Provided entries:
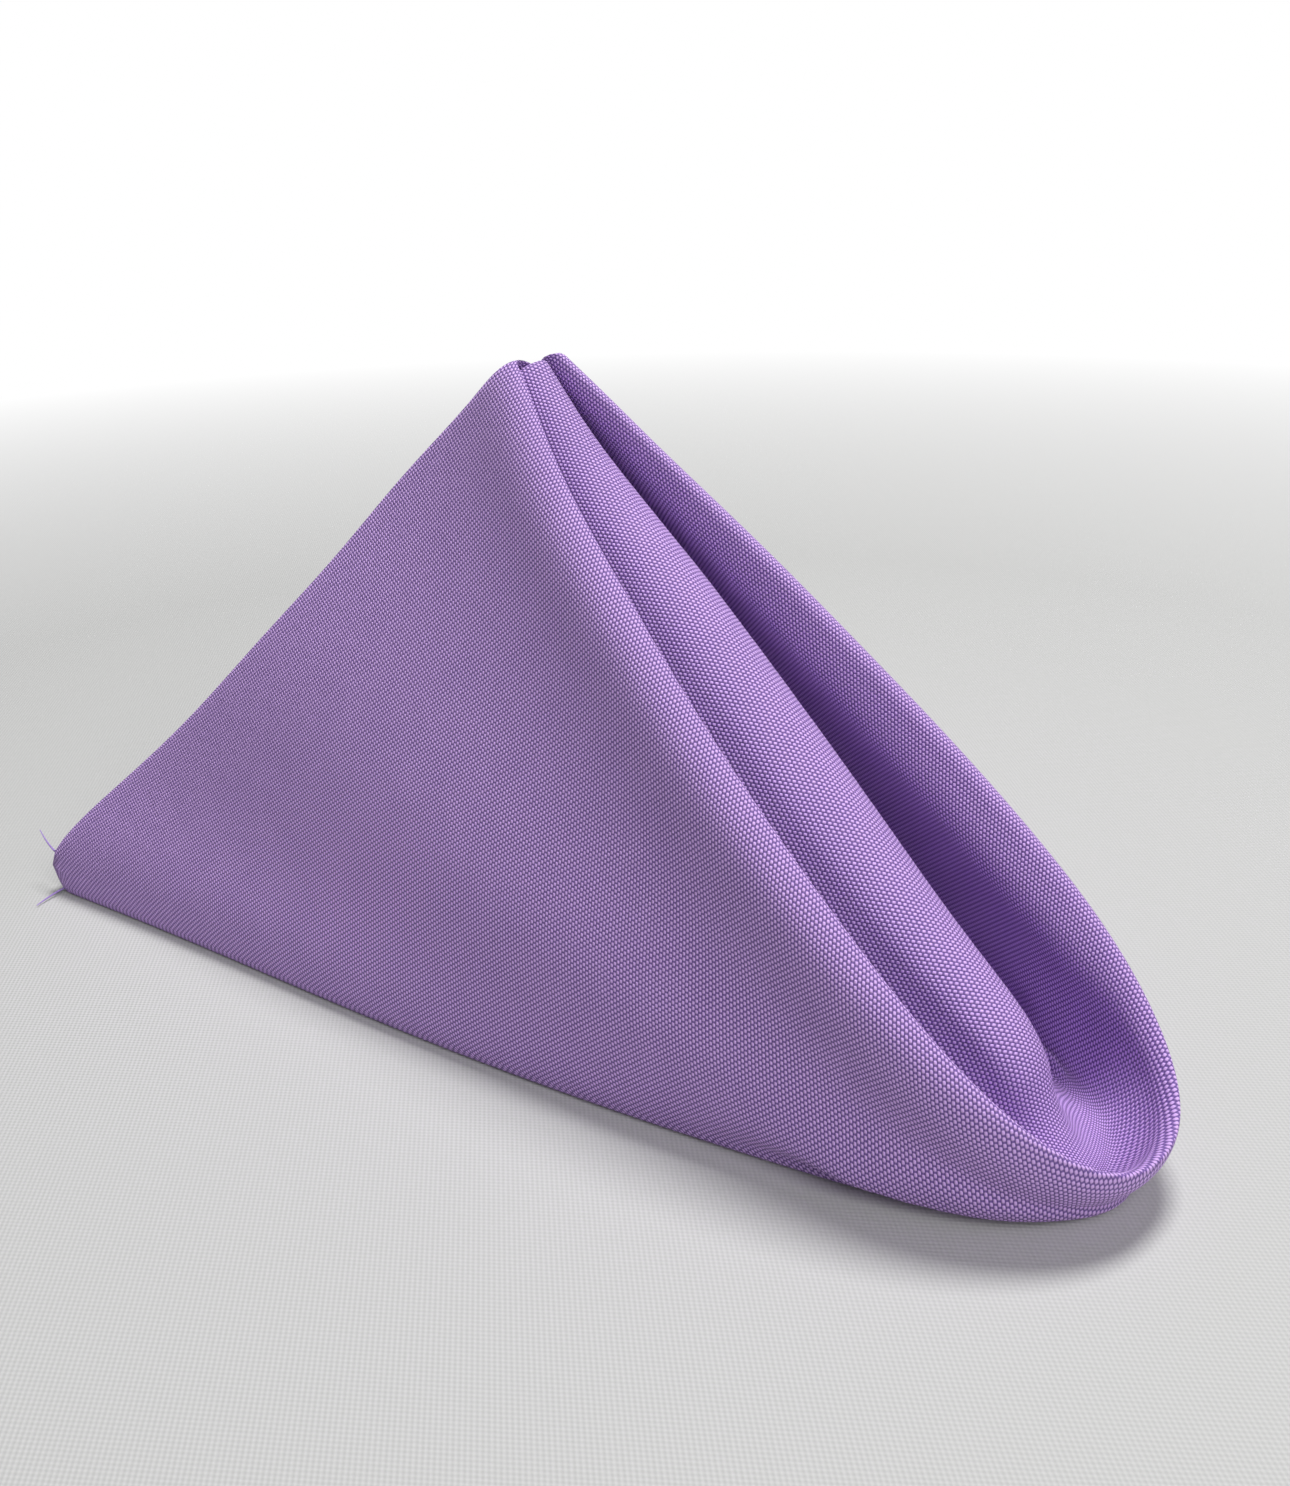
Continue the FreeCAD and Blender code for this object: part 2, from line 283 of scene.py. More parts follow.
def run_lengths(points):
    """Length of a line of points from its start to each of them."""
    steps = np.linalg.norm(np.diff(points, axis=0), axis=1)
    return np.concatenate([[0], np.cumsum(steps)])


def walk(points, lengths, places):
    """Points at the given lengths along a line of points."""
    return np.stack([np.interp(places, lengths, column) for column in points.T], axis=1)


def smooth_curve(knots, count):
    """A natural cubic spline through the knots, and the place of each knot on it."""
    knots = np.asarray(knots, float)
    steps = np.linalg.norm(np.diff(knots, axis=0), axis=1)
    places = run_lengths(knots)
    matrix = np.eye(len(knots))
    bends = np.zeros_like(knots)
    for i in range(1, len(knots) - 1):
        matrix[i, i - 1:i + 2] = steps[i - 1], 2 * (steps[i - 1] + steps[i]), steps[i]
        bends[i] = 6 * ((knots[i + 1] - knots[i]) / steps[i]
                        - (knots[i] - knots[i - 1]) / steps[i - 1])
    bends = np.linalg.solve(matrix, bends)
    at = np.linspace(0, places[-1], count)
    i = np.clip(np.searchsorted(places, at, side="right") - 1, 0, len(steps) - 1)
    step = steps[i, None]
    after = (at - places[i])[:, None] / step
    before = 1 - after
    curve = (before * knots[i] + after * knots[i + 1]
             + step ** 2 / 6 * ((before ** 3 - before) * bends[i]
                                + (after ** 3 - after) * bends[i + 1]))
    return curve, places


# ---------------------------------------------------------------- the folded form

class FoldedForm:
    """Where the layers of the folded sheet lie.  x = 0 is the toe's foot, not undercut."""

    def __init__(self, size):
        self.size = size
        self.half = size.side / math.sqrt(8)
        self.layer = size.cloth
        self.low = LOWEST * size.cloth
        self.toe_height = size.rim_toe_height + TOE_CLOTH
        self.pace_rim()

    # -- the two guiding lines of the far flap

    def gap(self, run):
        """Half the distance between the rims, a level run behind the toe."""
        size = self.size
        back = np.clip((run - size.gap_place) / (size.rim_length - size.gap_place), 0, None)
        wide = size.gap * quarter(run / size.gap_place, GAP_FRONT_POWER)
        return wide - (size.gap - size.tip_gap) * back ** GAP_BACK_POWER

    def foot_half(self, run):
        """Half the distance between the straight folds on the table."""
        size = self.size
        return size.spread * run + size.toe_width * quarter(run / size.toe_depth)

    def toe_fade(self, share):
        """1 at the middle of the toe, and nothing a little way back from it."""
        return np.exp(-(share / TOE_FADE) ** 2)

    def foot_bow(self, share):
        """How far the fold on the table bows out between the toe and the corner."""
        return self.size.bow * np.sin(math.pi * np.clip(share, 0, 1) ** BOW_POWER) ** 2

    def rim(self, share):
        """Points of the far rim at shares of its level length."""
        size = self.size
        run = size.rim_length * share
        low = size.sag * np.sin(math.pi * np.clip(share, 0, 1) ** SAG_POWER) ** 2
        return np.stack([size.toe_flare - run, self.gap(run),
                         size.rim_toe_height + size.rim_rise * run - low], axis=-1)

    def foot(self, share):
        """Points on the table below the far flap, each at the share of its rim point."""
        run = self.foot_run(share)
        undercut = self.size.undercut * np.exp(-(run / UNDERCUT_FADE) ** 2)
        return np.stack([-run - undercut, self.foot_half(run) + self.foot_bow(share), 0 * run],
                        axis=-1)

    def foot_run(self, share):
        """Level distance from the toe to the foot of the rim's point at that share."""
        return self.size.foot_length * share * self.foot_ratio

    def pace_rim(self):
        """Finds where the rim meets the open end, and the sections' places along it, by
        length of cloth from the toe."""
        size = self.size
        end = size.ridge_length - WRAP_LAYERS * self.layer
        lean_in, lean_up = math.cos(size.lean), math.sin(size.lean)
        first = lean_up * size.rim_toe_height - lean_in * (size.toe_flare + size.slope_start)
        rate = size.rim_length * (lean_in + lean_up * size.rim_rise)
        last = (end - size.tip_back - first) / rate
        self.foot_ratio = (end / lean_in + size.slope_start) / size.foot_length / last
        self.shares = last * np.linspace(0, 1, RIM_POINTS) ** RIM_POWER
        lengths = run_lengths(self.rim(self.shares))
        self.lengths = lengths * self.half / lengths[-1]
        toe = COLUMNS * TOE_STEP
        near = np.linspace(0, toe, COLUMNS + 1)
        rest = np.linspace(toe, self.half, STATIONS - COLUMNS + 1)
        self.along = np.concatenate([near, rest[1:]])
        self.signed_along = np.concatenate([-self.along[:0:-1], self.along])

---

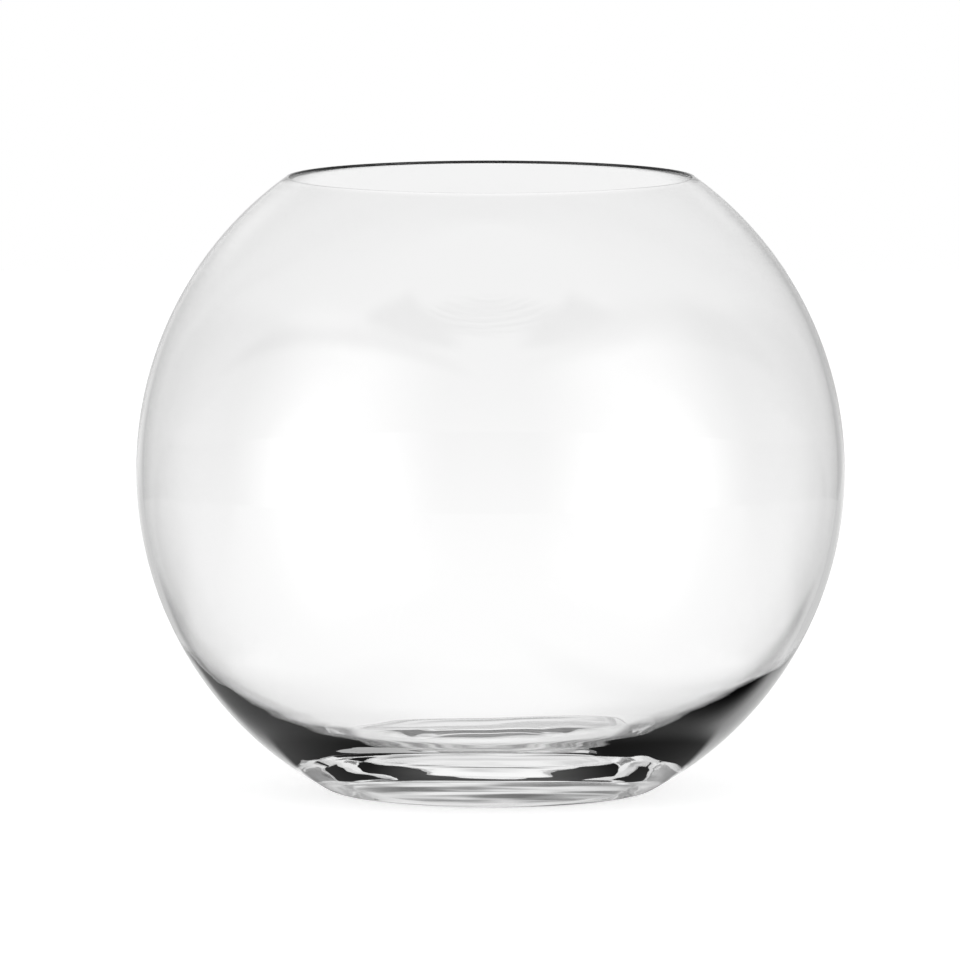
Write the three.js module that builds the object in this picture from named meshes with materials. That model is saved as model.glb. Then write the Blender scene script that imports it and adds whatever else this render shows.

* * *

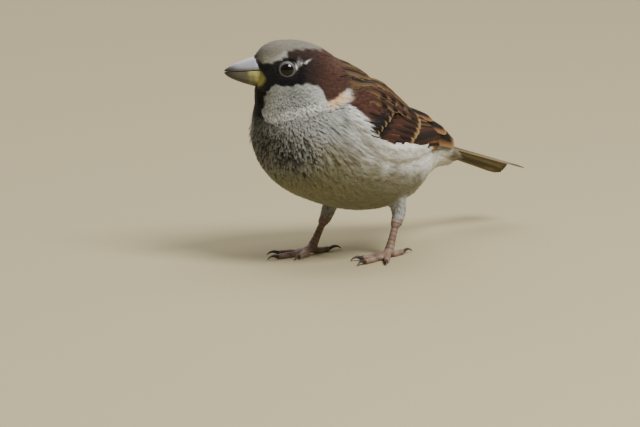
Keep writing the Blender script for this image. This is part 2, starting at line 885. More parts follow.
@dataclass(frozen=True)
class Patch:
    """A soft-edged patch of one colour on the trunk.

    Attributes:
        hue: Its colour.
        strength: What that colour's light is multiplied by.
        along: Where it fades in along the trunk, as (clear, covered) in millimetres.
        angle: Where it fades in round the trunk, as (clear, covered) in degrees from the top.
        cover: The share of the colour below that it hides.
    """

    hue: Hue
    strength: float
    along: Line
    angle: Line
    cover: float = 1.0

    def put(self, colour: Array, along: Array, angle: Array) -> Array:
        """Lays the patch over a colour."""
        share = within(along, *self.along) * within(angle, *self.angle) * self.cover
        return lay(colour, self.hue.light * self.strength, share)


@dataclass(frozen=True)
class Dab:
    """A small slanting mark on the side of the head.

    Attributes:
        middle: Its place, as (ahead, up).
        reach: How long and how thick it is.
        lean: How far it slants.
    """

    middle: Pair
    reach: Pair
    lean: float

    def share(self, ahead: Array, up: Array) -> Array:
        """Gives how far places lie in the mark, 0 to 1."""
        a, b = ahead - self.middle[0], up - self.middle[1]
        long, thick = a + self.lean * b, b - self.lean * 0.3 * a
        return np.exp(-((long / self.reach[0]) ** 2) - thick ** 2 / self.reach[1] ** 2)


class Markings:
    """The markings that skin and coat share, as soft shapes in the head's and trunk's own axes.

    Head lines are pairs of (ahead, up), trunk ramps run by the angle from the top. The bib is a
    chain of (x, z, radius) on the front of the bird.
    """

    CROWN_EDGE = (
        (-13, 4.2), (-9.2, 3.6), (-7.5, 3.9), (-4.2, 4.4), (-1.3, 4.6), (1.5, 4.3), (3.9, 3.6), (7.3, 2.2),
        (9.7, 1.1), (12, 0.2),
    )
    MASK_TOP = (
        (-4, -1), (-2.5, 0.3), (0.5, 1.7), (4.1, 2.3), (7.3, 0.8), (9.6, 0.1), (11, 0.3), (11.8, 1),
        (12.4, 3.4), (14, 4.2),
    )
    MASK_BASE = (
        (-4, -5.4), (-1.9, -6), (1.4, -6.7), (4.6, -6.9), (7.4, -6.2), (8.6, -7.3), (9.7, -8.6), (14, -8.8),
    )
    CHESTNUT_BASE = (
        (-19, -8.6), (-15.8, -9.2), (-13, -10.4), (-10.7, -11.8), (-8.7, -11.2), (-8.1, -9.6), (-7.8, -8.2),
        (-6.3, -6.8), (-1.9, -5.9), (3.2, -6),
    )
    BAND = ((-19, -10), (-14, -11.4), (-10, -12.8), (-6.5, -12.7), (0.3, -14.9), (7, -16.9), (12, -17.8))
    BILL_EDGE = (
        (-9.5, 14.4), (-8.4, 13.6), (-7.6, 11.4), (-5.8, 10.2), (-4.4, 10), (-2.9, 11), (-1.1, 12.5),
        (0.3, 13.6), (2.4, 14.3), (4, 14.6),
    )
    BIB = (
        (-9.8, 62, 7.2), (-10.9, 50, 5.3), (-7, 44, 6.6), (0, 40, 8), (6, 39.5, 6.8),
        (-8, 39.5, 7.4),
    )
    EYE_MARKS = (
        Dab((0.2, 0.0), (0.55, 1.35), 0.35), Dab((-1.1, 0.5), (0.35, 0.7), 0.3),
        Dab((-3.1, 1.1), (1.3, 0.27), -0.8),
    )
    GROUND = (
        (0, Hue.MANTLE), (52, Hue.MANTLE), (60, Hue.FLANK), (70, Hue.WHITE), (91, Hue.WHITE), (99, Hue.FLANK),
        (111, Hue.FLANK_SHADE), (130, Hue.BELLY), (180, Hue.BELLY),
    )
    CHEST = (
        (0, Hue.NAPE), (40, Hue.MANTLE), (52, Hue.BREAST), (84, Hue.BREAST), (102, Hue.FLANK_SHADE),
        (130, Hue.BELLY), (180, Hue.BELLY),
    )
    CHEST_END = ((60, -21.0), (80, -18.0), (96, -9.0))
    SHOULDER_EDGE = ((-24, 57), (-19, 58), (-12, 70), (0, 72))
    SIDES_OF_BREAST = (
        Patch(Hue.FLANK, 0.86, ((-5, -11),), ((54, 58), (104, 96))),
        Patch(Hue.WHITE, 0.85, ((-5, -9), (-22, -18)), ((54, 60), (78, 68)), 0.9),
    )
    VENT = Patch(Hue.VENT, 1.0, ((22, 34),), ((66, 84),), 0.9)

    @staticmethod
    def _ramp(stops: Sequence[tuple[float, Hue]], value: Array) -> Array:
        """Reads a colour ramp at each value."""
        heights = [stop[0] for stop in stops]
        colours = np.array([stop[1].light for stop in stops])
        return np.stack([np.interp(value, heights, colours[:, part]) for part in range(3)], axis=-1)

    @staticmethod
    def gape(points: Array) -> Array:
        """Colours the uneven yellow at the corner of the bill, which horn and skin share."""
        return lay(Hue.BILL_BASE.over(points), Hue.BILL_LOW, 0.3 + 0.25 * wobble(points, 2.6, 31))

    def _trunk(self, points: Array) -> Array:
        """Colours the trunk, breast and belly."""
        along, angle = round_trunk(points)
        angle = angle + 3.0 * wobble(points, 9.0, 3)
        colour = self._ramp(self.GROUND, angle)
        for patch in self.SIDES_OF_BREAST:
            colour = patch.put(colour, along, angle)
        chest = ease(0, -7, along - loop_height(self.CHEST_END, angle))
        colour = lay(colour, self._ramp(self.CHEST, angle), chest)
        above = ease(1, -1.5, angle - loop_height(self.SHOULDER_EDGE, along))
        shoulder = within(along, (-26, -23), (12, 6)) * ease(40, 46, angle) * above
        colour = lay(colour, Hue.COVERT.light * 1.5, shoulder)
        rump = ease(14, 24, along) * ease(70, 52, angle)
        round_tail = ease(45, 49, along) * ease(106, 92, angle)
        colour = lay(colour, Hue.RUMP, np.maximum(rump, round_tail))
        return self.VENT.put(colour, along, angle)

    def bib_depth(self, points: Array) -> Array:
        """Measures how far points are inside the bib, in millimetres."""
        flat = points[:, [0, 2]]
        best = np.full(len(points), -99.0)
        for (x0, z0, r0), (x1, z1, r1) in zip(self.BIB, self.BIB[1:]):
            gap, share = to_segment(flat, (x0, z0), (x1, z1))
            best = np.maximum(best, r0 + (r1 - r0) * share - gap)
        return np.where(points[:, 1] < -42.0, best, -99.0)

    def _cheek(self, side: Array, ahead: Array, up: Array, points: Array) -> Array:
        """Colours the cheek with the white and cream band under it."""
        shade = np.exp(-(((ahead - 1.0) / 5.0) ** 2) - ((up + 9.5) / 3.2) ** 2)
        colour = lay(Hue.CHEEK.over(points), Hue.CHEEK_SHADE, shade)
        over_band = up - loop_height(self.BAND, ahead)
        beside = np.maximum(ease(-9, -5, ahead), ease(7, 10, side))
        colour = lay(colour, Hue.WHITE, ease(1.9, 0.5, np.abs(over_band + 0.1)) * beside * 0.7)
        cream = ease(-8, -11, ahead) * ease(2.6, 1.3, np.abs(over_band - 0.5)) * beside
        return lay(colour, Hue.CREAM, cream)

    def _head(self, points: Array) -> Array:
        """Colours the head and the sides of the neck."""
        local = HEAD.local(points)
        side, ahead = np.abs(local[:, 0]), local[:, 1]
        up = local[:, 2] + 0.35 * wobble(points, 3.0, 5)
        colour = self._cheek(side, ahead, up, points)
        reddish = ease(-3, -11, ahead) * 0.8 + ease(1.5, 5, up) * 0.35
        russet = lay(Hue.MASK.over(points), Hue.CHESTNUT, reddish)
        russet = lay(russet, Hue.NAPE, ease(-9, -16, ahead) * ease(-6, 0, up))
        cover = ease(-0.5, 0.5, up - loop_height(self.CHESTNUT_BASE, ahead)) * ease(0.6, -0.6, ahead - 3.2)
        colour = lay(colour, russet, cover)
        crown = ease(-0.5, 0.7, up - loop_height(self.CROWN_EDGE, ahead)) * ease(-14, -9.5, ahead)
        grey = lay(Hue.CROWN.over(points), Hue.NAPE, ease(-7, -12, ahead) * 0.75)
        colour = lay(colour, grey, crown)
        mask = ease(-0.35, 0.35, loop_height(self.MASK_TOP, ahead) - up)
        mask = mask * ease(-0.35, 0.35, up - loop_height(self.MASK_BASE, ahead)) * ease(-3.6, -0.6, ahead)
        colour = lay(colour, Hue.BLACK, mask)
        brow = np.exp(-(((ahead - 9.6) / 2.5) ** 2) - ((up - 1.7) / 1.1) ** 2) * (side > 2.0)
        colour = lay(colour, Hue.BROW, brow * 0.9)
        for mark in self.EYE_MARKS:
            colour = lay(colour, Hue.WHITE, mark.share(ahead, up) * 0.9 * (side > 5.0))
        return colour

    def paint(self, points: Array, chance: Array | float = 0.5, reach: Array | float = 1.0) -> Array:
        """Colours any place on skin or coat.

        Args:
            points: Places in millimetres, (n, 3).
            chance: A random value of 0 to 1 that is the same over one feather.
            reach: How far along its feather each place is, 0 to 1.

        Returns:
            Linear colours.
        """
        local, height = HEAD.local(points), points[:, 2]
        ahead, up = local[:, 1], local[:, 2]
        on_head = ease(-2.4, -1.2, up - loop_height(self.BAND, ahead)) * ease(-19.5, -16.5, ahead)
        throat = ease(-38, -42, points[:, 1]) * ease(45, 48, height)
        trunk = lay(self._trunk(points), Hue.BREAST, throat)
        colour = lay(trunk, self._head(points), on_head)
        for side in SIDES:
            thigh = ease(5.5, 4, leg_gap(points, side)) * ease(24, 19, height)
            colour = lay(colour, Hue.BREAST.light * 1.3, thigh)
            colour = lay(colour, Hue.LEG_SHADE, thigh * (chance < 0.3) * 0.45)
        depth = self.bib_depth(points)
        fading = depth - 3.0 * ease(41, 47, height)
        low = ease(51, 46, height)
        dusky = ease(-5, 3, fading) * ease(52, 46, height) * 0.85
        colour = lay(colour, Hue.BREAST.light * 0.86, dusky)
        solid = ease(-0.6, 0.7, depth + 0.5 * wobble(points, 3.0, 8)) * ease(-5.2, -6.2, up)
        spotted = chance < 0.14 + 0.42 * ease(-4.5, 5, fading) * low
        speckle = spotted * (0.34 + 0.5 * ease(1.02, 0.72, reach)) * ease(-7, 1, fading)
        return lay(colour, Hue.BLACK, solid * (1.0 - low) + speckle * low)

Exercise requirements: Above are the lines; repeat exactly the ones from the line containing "Keep writing the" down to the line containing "lean: float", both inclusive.

Correct response:
Keep writing the Blender script for this image. This is part 2, starting at line 885. More parts follow.
@dataclass(frozen=True)
class Patch:
    """A soft-edged patch of one colour on the trunk.

    Attributes:
        hue: Its colour.
        strength: What that colour's light is multiplied by.
        along: Where it fades in along the trunk, as (clear, covered) in millimetres.
        angle: Where it fades in round the trunk, as (clear, covered) in degrees from the top.
        cover: The share of the colour below that it hides.
    """

    hue: Hue
    strength: float
    along: Line
    angle: Line
    cover: float = 1.0

    def put(self, colour: Array, along: Array, angle: Array) -> Array:
        """Lays the patch over a colour."""
        share = within(along, *self.along) * within(angle, *self.angle) * self.cover
        return lay(colour, self.hue.light * self.strength, share)


@dataclass(frozen=True)
class Dab:
    """A small slanting mark on the side of the head.

    Attributes:
        middle: Its place, as (ahead, up).
        reach: How long and how thick it is.
        lean: How far it slants.
    """

    middle: Pair
    reach: Pair
    lean: float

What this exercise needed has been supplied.